Give the lines of the material verbatim, from the first line to the line with "back, front up.", including both.

▸ **Supplied material**

----------------------------------------

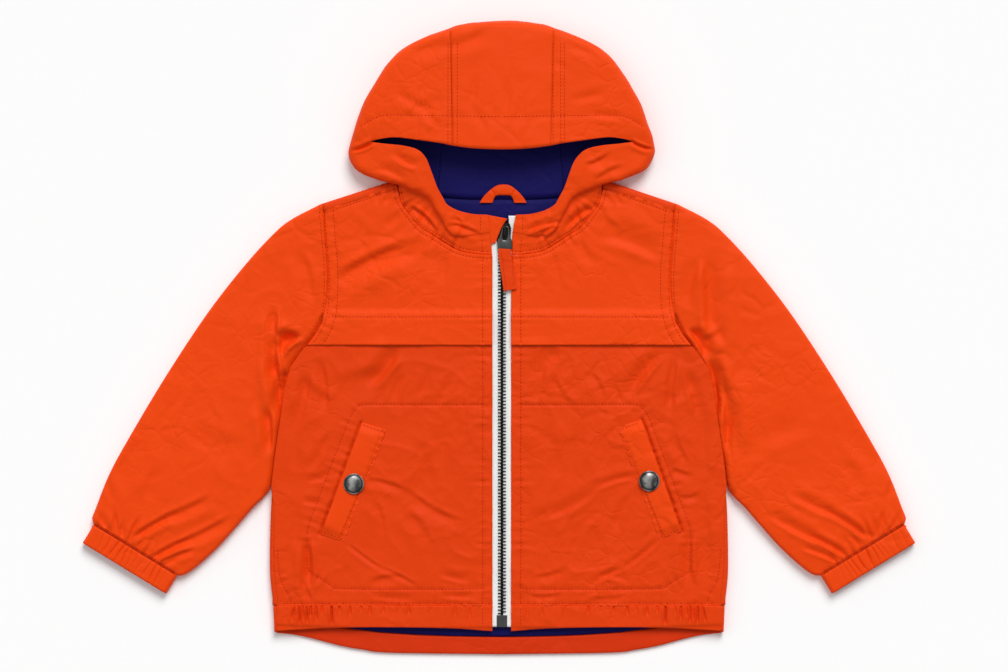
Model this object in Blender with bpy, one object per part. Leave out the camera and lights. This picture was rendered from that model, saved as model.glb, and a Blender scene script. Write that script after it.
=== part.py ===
"""A child's hooded rain jacket laid flat on its back, front up.

Every size below is in millimetres and is turned into metres when a mesh is made.
X runs across the jacket, Y from the hem towards the hood and Z up from the surface
that it lies on. Tables give one half, from the zip outwards, and each piece is made
for both sides. settle() then gives the middle the small drift of the laid-out cloth.
"""

import math
from collections import namedtuple

import bmesh
import bpy
from mathutils import Vector

MM = 0.001

# Walls and layers
WALL = 2.2  # shell, interlining and lining of one layer of the body
YOKE_WALL = 1.4
HOOD_WALL = 1.6
LINING_WALL = 1.0
HEM_WALL = 1.4
HEM_BAND_WALL = 2.0
WELT_WALL = 1.6
LOOP_WALL = 1.2
SEAM_GAP = 0.3
LAID_HEIGHT = 8.0  # the body's two layers and the air between them

BACK_MID = WALL / 2
FRONT_MID = LAID_HEIGHT - WALL / 2
HEM_BAND_MID = 7.2

# Places along the body
HEM_SEAM_Y = -200.6
ARMPIT_Y = -23.1
FRONT_TOP_Y = 8.0
YOKE_FLAP_Y = -5.8
YOKE_STEP = (15.0, 22.0)  # where the yoke comes down off the lower front
PLACKET_X = 7.4
NECK_POINT = Vector((78.9, 118.7))
SHOULDER_TIP = Vector((132.8, 99.9))
FOLD_TURN = 6.0  # how far the back comes round on to the front, at the sides and shoulders
DRIFT = 2.2  # how far the zip and the hood lie off the middle
DRIFT_FADE = 130.0

# The body's side fold: half width at a height
SIDE = (
    (168.9, -200.6),
    (171.4, -178.0),
    (171.4, -150.0),
    (170.2, -120.0),
    (166.7, -88.3),
    (162.2, -58.3),
    (159.0, -38.0),
    (157.7, -23.1),
)

# The armhole seam, from the armpit to the shoulder tip
ARMHOLE = (
    (153.7, -23.1),
    (146.5, -11.0),
    (136.5, 1.7),
    (130.0, 18.0),
    (128.6, 46.7),
    (130.5, 73.0),
    (132.4, 96.0),
)

BACK_NECK = (
    (0.0, 102.6),
    (23.3, 102.8),
    (48.0, 104.2),
    (60.0, 107.4),
    (70.0, 111.6),
    (77.6, 114.9),
)

FRONT_NECK = (
    (7.4, 61.3),
    (21.8, 62.5),
    (32.0, 64.8),
    (41.5, 70.0),
    (50.7, 76.0),
    (60.7, 82.4),
    (69.3, 92.9),
    (74.6, 100.6),
    (76.4, 107.5),
    (76.9, 112.7),
)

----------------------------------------

▸ **Result for this task**
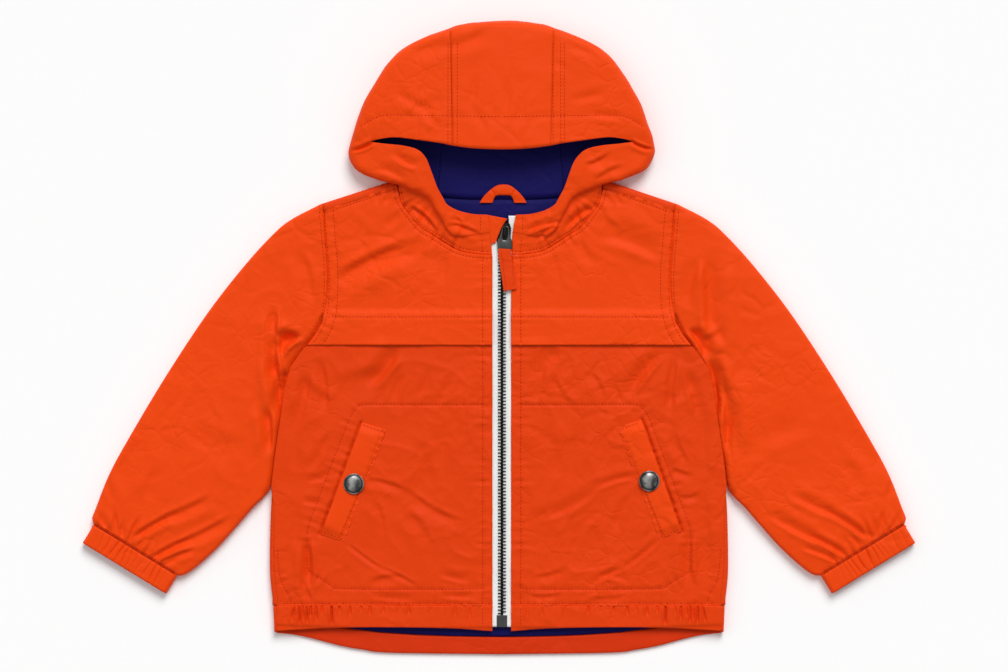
Model this object in Blender with bpy, one object per part. Leave out the camera and lights. This picture was rendered from that model, saved as model.glb, and a Blender scene script. Write that script after it.
=== part.py ===
"""A child's hooded rain jacket laid flat on its back, front up.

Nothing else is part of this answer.